Replacing softmax with ReLU in Vision Transformers
Mitchell Wortsman, Jaehoon Lee, Justin Gilmer, Simon Kornblith
TL;DR
This work investigates replacing softmax in vision transformer attention with point-wise activations, focusing on ReLU divided by the sequence length as a key scaling factor. The proposed ReLU-attention, particularly with $\phi = L^{-1}\mathsf{relu}$, is designed to enable parallelization along the sequence and to preserve favorable scaling behavior with compute. Through large-scale experiments on ImageNet-21k and ImageNet-1k, the study shows that ReLU-attention can match or approach the scaling of traditional softmax attention, with sequence-length scaling near $\alpha\approx1$ yielding strong accuracy across ViT sizes, and gating not eliminating the need for length-based scaling.
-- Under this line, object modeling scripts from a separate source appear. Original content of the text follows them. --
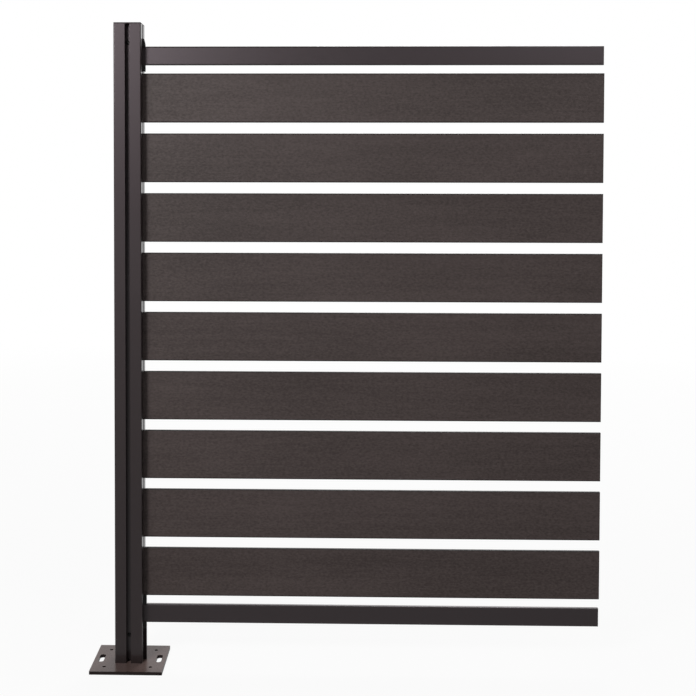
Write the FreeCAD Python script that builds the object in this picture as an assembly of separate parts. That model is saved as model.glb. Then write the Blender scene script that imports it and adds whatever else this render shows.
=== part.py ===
"""Garden privacy screen: one grooved post on a foot plate, carrying a slatted panel.

The origin is the centre of the foot plate's underside. X runs along the panel,
Y from front to back and Z up. All sizes are in millimetres.
"""
import FreeCAD, Part
import math
import os

Vec = FreeCAD.Vector

# ---- foot plate ----
plate_side = 222.0
plate_thickness = 10.0
plate_corner_radius = 2.0
anchor_hole_spacing = 142.0
anchor_hole_diameter = 11.0
anchor_slot_spacing = 179.0
anchor_slot_width = 17.0
anchor_slot_length = 60.0

# ---- post profile ----
post_width = 84.0
post_corner_radius = 3.0
post_skin = 2.5
groove_opening = 14.0
groove_depth = 22.0
groove_floor_wall = 2.5
groove_side_wall = 2.2
lip_edge_radius = 0.8
lip_depth = 8.0
lip_width = 5.0
seal_slot_mouth = 2.2
seal_slot_base = 3.4
seal_slot_depth = 2.0
screw_port_diameter = 4.4
screw_port_wall = 2.2

# ---- panel ----
slat_count = 9
slat_height = 150.0
slat_thickness = 12.0
slat_length = 1427.5
slat_edge_radius = 2.0
slat_gap = 33.3
slat_insertion = 20.0
rail_height = 57.0
rail_wall = 1.6
rail_edge_radius = 1.2
rail_web_pitch = 20.0
rail_end_setback = 2.0
ground_gap = 116.5
bottom_gap = 27.5
top_gap = 25.0
post_above_rail = 66.0

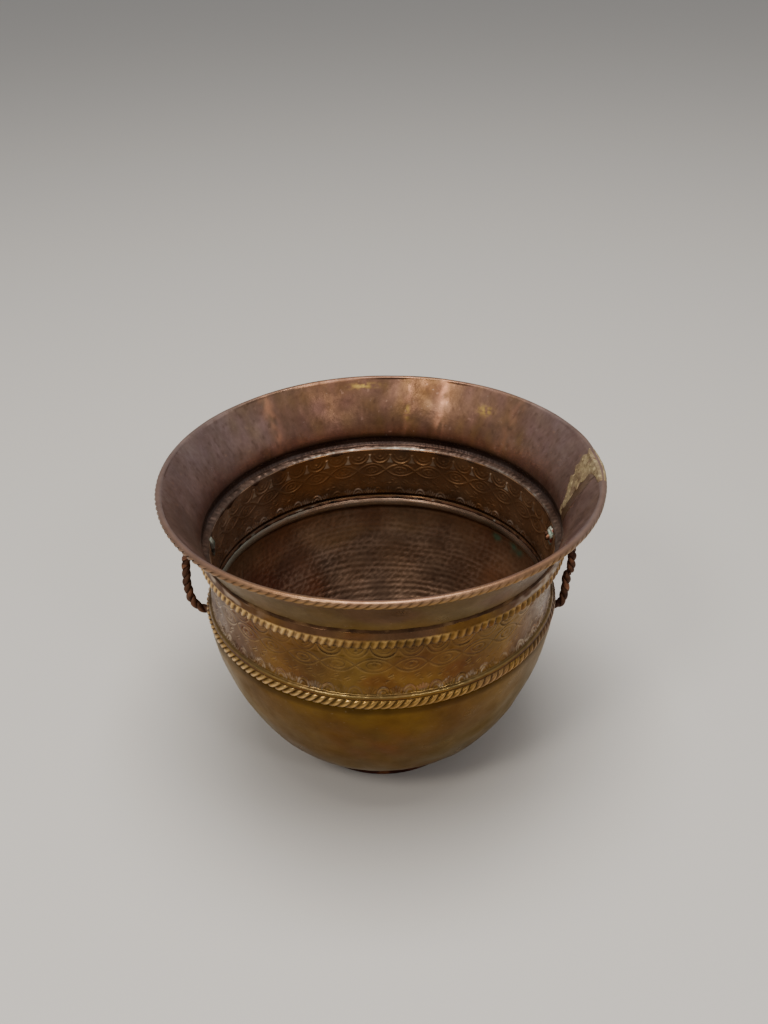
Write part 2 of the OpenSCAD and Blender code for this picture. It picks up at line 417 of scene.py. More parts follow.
def settle(points):
    """Moves the upper part of the pot a little to +X and lets its rings sag towards the front."""
    x, y, z = points.T
    around = np.arctan2(y, x)
    front = np.maximum(-np.sin(around), 0) ** 2
    low = -0.4 + 0.4 * np.sin(around) - 2.8 * front
    top = -0.8 + 1.3 * np.sin(around) + 0.3 * np.cos(around)
    rim = -1.1 + 1.0 * np.sin(around) + 0.1 * np.cos(around)
    drop = low * np.clip((z - SAG_FROM) / (LOW_RING - SAG_FROM), 0, 1)
    drop = drop + (top - low) * np.clip((z - LOW_RING) / (TOP_RING - LOW_RING), 0, 1)
    drop = drop + (rim - top) * np.clip((z - TOP_RING) / (RIM_LEVEL - TOP_RING), 0, 1)
    shift = RIM_SHIFT * ease(z, SHIFT_FROM, TOP_RING)
    return np.stack([x + shift, y, z + drop], 1)


# ---- collar

RIM_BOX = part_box("collar")
ROLL = 2.9
RIM_CENTRE = RIM_BOX[1].x / MM - ROLL - RIM_SHIFT
RIM_HEIGHT = RIM_BOX[1].z / MM - ROLL
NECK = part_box("band")[1].x / MM - 4.0
NECK_HEIGHT = 198.0
HEM_FOOT = RIM_BOX[0].z / MM
FLARE_POWER = 1.35
SHEET = 1.1
RIM_NOTCHES = 158
SEAM_LAP = math.radians(5.6)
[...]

The findings open avenues for faster attention implementations in Vision Transformers and guide future exploration of activation functions and normalization in attention mechanisms.
Abstract
Previous research observed accuracy degradation when replacing the attention softmax with a point-wise activation such as ReLU. In the context of vision transformers, we find that this degradation is mitigated when dividing by sequence length. Our experiments training small to large vision transformers on ImageNet-21k indicate that ReLU-attention can approach or match the performance of softmax-attention in terms of scaling behavior as a function of compute.